According to Kump, the John Leone Dean in the College of Earth and Mineral Sciences, "An orbital trigger may have led to the carbon release that caused several degrees of global warming during the PETM as opposed to what's a more popular interpretation at the moment that massive volcanism released the carbon and triggered the event."

Tens of thousands of years have been put up as estimations.

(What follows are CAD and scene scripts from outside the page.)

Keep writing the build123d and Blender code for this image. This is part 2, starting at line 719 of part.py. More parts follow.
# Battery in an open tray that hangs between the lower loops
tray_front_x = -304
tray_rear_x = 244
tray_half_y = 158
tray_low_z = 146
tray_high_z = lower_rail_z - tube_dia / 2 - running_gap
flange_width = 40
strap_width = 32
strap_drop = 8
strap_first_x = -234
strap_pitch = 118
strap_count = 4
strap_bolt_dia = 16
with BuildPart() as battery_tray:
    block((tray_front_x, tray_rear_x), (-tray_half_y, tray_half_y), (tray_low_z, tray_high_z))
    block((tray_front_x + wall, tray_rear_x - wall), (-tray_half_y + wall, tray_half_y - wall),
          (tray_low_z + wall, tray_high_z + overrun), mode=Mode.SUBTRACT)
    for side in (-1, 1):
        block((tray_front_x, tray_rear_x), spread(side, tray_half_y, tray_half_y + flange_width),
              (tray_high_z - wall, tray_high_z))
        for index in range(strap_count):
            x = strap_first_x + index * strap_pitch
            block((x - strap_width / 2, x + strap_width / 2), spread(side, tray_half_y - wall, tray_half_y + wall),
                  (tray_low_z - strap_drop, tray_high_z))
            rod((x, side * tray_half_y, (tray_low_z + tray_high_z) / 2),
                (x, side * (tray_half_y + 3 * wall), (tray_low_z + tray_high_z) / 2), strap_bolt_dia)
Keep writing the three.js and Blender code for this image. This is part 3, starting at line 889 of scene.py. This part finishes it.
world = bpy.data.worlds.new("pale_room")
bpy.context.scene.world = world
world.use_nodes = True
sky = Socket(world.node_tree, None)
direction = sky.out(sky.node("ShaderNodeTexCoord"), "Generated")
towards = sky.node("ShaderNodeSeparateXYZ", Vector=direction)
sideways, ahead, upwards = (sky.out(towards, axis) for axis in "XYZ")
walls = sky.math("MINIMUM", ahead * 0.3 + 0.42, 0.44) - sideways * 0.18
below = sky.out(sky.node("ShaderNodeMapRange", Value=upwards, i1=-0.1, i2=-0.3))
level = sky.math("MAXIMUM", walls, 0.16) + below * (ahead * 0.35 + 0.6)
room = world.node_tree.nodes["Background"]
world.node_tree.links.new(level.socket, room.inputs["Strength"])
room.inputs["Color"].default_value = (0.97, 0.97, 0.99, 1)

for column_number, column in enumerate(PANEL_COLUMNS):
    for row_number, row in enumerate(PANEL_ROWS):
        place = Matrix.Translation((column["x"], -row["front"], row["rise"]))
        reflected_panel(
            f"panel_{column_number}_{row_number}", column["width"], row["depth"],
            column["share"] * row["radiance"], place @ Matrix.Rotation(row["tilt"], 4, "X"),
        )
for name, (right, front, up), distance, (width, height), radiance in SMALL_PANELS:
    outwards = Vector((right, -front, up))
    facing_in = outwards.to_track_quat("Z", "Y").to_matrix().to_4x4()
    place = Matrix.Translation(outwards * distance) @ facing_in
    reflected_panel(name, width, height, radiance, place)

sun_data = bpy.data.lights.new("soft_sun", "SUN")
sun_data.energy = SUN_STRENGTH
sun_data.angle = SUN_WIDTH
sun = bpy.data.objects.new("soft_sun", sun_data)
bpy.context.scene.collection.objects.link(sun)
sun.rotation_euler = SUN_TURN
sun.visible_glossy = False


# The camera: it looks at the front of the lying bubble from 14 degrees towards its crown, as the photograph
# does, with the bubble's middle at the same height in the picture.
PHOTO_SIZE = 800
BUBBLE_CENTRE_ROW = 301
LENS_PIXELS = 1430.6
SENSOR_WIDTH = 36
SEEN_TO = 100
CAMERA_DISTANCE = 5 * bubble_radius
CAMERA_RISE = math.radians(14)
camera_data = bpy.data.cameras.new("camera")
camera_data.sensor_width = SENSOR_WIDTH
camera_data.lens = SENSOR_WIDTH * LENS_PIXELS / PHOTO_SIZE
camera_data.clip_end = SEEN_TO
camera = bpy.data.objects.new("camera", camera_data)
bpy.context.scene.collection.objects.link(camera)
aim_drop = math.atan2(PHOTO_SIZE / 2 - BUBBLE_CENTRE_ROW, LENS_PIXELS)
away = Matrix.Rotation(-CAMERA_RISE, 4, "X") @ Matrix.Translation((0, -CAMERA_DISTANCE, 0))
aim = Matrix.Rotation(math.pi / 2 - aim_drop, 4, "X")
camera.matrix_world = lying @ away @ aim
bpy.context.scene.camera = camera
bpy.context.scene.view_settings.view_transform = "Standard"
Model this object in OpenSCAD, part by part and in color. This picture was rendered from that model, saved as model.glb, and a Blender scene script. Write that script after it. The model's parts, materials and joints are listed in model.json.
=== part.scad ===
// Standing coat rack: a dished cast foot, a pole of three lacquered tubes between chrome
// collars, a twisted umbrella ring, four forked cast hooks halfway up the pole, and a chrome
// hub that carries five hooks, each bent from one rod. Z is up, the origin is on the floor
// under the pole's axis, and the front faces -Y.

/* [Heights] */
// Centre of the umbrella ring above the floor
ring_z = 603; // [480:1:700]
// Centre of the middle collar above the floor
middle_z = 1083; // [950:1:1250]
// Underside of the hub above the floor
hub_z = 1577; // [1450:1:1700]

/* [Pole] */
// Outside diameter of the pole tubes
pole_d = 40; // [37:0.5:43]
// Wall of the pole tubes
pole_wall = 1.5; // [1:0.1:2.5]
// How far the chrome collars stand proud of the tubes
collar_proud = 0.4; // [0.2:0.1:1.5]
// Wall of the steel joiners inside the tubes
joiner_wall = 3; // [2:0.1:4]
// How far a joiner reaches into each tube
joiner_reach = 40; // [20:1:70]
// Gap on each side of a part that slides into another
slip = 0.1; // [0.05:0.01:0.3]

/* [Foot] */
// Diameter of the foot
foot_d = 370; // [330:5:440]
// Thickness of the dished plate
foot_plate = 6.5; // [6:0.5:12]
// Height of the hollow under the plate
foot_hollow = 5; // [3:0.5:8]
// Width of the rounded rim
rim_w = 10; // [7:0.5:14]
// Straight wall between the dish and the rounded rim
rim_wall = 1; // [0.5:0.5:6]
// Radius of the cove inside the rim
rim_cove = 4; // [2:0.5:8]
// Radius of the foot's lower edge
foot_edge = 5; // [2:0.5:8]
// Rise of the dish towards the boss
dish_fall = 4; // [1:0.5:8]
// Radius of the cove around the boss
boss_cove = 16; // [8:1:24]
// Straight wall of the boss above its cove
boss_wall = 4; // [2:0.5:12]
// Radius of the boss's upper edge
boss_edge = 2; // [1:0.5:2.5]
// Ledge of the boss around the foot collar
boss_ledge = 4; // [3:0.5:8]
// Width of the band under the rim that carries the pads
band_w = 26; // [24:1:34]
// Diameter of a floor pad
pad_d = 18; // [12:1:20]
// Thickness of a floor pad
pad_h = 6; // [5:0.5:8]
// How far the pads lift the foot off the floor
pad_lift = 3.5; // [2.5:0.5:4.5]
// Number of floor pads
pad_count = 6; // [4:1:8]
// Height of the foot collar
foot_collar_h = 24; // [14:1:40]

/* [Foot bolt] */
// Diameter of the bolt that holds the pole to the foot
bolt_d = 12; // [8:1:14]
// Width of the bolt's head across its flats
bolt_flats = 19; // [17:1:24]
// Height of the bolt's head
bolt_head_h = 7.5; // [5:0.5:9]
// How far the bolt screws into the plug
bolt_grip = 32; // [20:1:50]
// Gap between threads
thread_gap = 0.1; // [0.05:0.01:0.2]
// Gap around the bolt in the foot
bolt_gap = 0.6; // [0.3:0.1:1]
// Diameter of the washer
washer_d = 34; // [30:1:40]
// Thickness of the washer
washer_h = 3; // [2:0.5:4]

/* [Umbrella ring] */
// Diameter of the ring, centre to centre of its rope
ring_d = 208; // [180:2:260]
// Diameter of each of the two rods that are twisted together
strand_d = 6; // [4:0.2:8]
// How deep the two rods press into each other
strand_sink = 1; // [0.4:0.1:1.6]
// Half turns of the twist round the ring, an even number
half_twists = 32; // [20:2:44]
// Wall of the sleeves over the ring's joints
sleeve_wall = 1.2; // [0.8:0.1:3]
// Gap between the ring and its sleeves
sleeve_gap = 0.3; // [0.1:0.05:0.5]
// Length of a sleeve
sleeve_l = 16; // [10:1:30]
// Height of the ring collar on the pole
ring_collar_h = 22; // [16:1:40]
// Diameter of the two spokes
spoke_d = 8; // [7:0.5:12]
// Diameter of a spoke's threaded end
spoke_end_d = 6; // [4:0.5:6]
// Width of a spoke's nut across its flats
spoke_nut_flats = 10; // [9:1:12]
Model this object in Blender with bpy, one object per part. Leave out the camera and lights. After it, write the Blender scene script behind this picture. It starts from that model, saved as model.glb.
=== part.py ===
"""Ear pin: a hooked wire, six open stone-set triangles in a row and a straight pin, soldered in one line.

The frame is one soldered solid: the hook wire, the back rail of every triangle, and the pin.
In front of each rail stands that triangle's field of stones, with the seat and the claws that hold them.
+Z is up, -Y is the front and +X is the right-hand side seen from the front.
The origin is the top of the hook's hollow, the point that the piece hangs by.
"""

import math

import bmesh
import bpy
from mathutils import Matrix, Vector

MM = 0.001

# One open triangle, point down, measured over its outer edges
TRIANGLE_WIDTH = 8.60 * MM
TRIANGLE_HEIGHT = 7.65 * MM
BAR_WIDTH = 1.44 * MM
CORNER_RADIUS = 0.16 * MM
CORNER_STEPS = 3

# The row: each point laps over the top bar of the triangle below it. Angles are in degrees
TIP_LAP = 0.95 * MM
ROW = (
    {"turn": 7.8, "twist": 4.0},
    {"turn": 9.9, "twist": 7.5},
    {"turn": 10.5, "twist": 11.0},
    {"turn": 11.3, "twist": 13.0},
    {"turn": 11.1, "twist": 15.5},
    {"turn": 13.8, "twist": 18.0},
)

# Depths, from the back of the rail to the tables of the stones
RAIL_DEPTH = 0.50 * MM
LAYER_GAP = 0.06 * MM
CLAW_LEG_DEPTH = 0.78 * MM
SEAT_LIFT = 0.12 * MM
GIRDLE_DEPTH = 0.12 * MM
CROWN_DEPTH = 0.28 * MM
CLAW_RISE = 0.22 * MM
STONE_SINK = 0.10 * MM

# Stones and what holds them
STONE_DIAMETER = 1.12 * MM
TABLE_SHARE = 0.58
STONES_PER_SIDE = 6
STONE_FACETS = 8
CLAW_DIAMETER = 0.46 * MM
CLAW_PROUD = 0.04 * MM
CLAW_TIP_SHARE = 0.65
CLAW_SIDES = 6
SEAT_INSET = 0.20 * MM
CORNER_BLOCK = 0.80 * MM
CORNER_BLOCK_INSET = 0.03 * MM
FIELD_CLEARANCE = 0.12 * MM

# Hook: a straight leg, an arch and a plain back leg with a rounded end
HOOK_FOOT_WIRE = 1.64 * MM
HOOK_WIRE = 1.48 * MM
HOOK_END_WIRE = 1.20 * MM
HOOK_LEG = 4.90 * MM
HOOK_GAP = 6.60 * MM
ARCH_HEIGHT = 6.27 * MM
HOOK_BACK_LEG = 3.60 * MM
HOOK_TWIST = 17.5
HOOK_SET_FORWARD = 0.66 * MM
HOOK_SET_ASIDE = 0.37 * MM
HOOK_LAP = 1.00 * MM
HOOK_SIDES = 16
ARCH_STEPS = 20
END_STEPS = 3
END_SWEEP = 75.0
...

According to the experts, the timing is crucial to comprehend the pace at which carbon is released into the atmosphere.

The study's lead author, Mingsong Li, an assistant professor in the School of Earth and Space Sciences at Peking University and a former assistant research professor of geosciences at Penn State, said that it "allows us to refine our carbon cycle models to understand better how the planet reacts to an injection of carbon over these timescales and to narrow down the possibilities for the source of the carbon that drove the PETM."

One and a half gigatons of carbon were released annually, according to a 6,000-year beginning and estimate that 10,000 gigatons of carbon were released into the atmosphere as the greenhouse gases carbon dioxide or methane.

According to Kump, there should be some worry since such rates are almost an order of magnitude slower than the current pace of carbon emissions. In comparison to our estimations of emissions during this geological event that occurred 56 million years ago, we are now generating carbon at a 5 to 10 times greater pace.

The researchers utilized data from a time series examination of the magnetic susceptibility and calcium content in the cores, which are indicators of changes in orbital cycles and may be used to infer the pace of the PETM.

Impacting Climate Change

Because of gravitational interactions with the sun and other planets in the solar system, Earth's orbit fluctuates in predictable, calculable ways. The climate is affected by these variations in the amount of sunlight that reaches Earth and its geographic distribution.

The fact that these orbital variations impact climate, according to Kump, explains why they are reflected in the geologic record. And that impacts the productivity of both marine and terrestrial creatures, the amount of rainfall, the rate of continental erosion, and ultimately the amount of sediment transported into the ocean.